SAM (Serviceable Addressable Market) — the market you can serve
SAM is the portion of TAM your product can actually reach — the market that remains after filtering by geography, language, price point, distribution channels, and the nature of your product.
Take that same online English-learning service: if it runs in Korean and supports only Korean payment systems, SAM narrows to "adults in Korea who want to learn English online." A fraction of TAM.
SAM is the realistic arena for your business. It shows how big the market you can actually compete in is.
SOM (Serviceable Obtainable Market) — the market you can win
SOM is the share of SAM you can actually capture in the near term — usually one to three years. It's a number that realistically reflects your current marketing budget, sales headcount, brand awareness, and competitive landscape.
Even if Korea's online English-education market (your SAM) is worth ₩500 billion (about $370 million), capturing a 2% share in year one puts your SOM at ₩10 billion (about $7.4 million). That becomes the actual revenue target in your business plan.
SOM is the most grounded of the three numbers, and it's the one investors scrutinize hardest. You need a convincing answer to "why do you believe you can take 2%?"
Thinking It Through With a Real Example
Say you're launching a subscription service for pet health food.

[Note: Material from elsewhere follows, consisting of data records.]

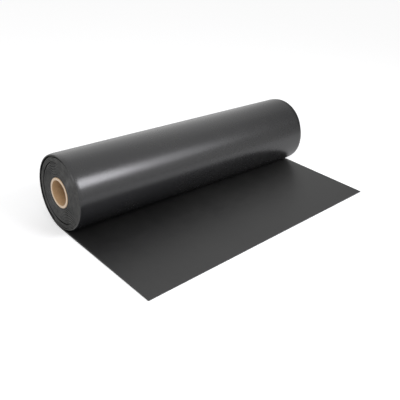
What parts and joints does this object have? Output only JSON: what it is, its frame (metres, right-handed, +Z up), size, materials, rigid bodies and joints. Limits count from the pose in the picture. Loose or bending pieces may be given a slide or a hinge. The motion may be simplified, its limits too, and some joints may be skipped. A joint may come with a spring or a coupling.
{
  "type": "roll of roofing felt",
  "caption": "Roll of smooth black bituminous roofing felt, spirally wound on a cardboard core tube, lying on its side with a flat unrolled tail in front.",
  "frame": {"origin": "on the floor straight below the roll's axis, halfway along the width of the sheet, where the outermost turn touches the floor", "axes": "+X along the roll's axis, +Y to the back, away from the tail, +Z up"},
  "size_m": [1.006, 0.5329, 0.2339],
  "materials": {
    "felt": "smooth glossy black bituminous sheet",
    "core_board": "matt kraft paper tube"
  },
  "bodies": {
    "root": {"felt_sheet": "felt", "core_tube": "core_board"}
  },
  "joints": []
}
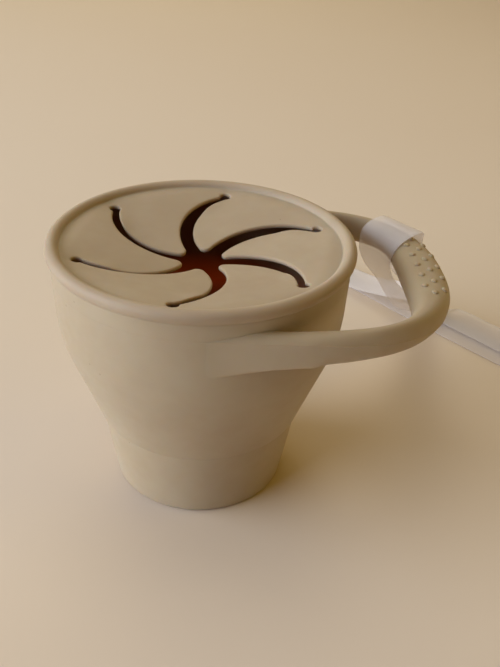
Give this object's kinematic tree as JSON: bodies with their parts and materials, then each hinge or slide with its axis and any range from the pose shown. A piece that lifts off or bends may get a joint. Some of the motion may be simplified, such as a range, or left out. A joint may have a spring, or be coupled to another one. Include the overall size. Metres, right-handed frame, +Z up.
{
  "type": "toddler snack container",
  "caption": "Collapsible silicone snack cup with a push-through petal lid, a looped side handle with grip bumps, and a clear strap over the handle.",
  "frame": {"origin": "centre of the foot's underside, on the cup's axis", "axes": "+Z up along the cup's axis; +X from the cup's axis to the middle of the handle's grip"},
  "size_m": [0.2014, 0.2339, 0.0826],
  "materials": {
    "cup_silicone": "matte",
    "lid_silicone": "matte",
    "strap": "frosted, see-through"
  },
  "bodies": {
    "lower_cup": {"base_cup": "cup_silicone", "fold_wall": "cup_silicone", "strap": "strap"},
    "upper_cup": {"cup_collar": "cup_silicone", "handle": "cup_silicone"},
    "lid": {"lid_ring": "lid_silicone"},
    "petal_1": {"petal_1": "lid_silicone"},
    "petal_2": {"petal_2": "lid_silicone"},
    "petal_3": {"petal_3": "lid_silicone"},
    "petal_4": {"petal_4": "lid_silicone"},
    "petal_5": {"petal_5": "lid_silicone"},
    "petal_6": {"petal_6": "lid_silicone"}
  },
  "joints": [
    {"name": "fold", "type": "slide", "parent": "lower_cup", "child": "upper_cup", "axis": [0, 0, 1], "range_m": [-0.042, 0], "deforming": ["fold_wall", "strap"]},
    {"name": "lid_lift", "type": "slide", "parent": "upper_cup", "child": "lid", "axis": [0, 0, 1], "range_m": [0, 0.02]},
    {"name": "petal_1_bend", "type": "hinge", "parent": "lid", "child": "petal_1", "pos_m": [0.02106, 0.0238, 0.0788], "axis": [-0.749, 0.6626, 0], "range_deg": [-40, 40], "stiffness_Nm_per_rad": 0.004},
    {"name": "petal_2_bend", "type": "hinge", "parent": "lid", "child": "petal_2", "pos_m": [-0.01009, 0.03014, 0.0788], "axis": [-0.9483, -0.3173, 0], "range_deg": [-40, 40], "stiffness_Nm_per_rad": 0.004},
    {"name": "petal_3_bend", "type": "hinge", "parent": "lid", "child": "petal_3", "pos_m": [-0.03114, 0.00634, 0.0788], "axis": [-0.1994, -0.9799, 0], "range_deg": [-40, 40], "stiffness_Nm_per_rad": 0.004},
    {"name": "petal_4_bend", "type": "hinge", "parent": "lid", "child": "petal_4", "pos_m": [-0.02106, -0.0238, 0.0788], "axis": [0.749, -0.6626, 0], "range_deg": [-40, 40], "stiffness_Nm_per_rad": 0.004},
    {"name": "petal_5_bend", "type": "hinge", "parent": "lid", "child": "petal_5", "pos_m": [0.01009, -0.03014, 0.0788], "axis": [0.9483, 0.3173, 0], "range_deg": [-40, 40], "stiffness_Nm_per_rad": 0.004},
    {"name": "petal_6_bend", "type": "hinge", "parent": "lid", "child": "petal_6", "pos_m": [0.03114, -0.00634, 0.0788], "axis": [0.1994, 0.9799, 0], "range_deg": [-40, 40], "stiffness_Nm_per_rad": 0.004}
  ]
}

TAM. The global pet food market — roughly ₩150 trillion, or about $110 billion. Kibble, treats, health food, supplements, all of it. You will never swallow this market whole, but the market itself is plenty big.
SAM. Korea's premium dog health-food market. From all pet food, keep only the health-food category; within that, only dogs; within that, only the premium price tier. Call it roughly ₩300 billion (about $220 million).
SOM. The customers you can win in year one: the Seoul–Gyeonggi metro area, small-dog owners, on a monthly subscription model. Factoring in your marketing budget and logistics capacity, that's 5,000 monthly subscribers and about ₩3 billion (about $2.2 million) in annual revenue. That's a realistic first-year target.
Same business, but the numbers narrow from ₩150 trillion to ₩300 billion to ₩3 billion. Showing all three together is how you convey the size of the market (the opportunity) and the realism of your execution (the plan) at the same time.
Three Common Mistakes
First: inflating TAM and stopping there. "The AI market is worth ₩1,000 trillion" (about $740 billion) sounds impressive, but it means nothing if you can't answer what your product's SAM and SOM are. Investors care less about the size of your TAM than about the logic that narrows it down to your SOM.
Second: confusing SAM with SOM. "The Korean market is ₩500 billion, so our revenue target is ₩500 billion" doesn't hold up. SAM is the entire serviceable market, competitors included; SOM is the slice of it you can actually take. No business plan assumes 100% market share.
Third: setting SOM too conservatively. Swing the other way and shrink SOM too far, and you can no longer make the case for why anyone should invest. SOM should be realistic but ambitious. What matters isn't the size of the number — it's presenting a concrete path to reaching it: the channels, the strategy, the resources.
There Are Two Ways to Run the Numbers
Top-Down
Start from big market data and narrow down. Pull the total market size (TAM) from industry reports, filter by region, category, and price point to get SAM, then multiply by your projected market share to arrive at SOM.
The upside: it's fast and great for showing the big picture. The downside: the numbers are abstract, which leaves you exposed to the question "so what is that actually based on?"
Bottom-Up
Start from the smallest unit and build upward. Annual spend per customer × the number of customers you can win = SOM. Then work backward from SOM's share of the overall market to estimate SAM and TAM.
The upside: every number has concrete footing. The downside: you can lose sight of the market's big picture.
In practice, you do both. Top-down shows how big the market is; bottom-up proves your execution plan is real. And if the two approaches produce wildly different numbers, an assumption is wrong somewhere.
How It Goes Into Your Business Plan
When presenting to investors, this sequence flows naturally.
Start with TAM to show the size of the opportunity: "This market is plenty big." Then narrow the focus with SAM: "Within it, this is the arena where we compete." Finish with SOM as the execution plan: "Here is how much we'll capture in year one, and here's how."
Then show the path that expands from SOM to SAM, and from SAM to TAM: "We start in Seoul and go national; we start in Korea and go to Asia." That expansion path becomes the growth story of the business.
If you want it in one sentence: TAM is the size of the dream, SAM is the arena you can fight in, and SOM is tomorrow's revenue. Show all three together, and you convey a business's potential and its realism at once.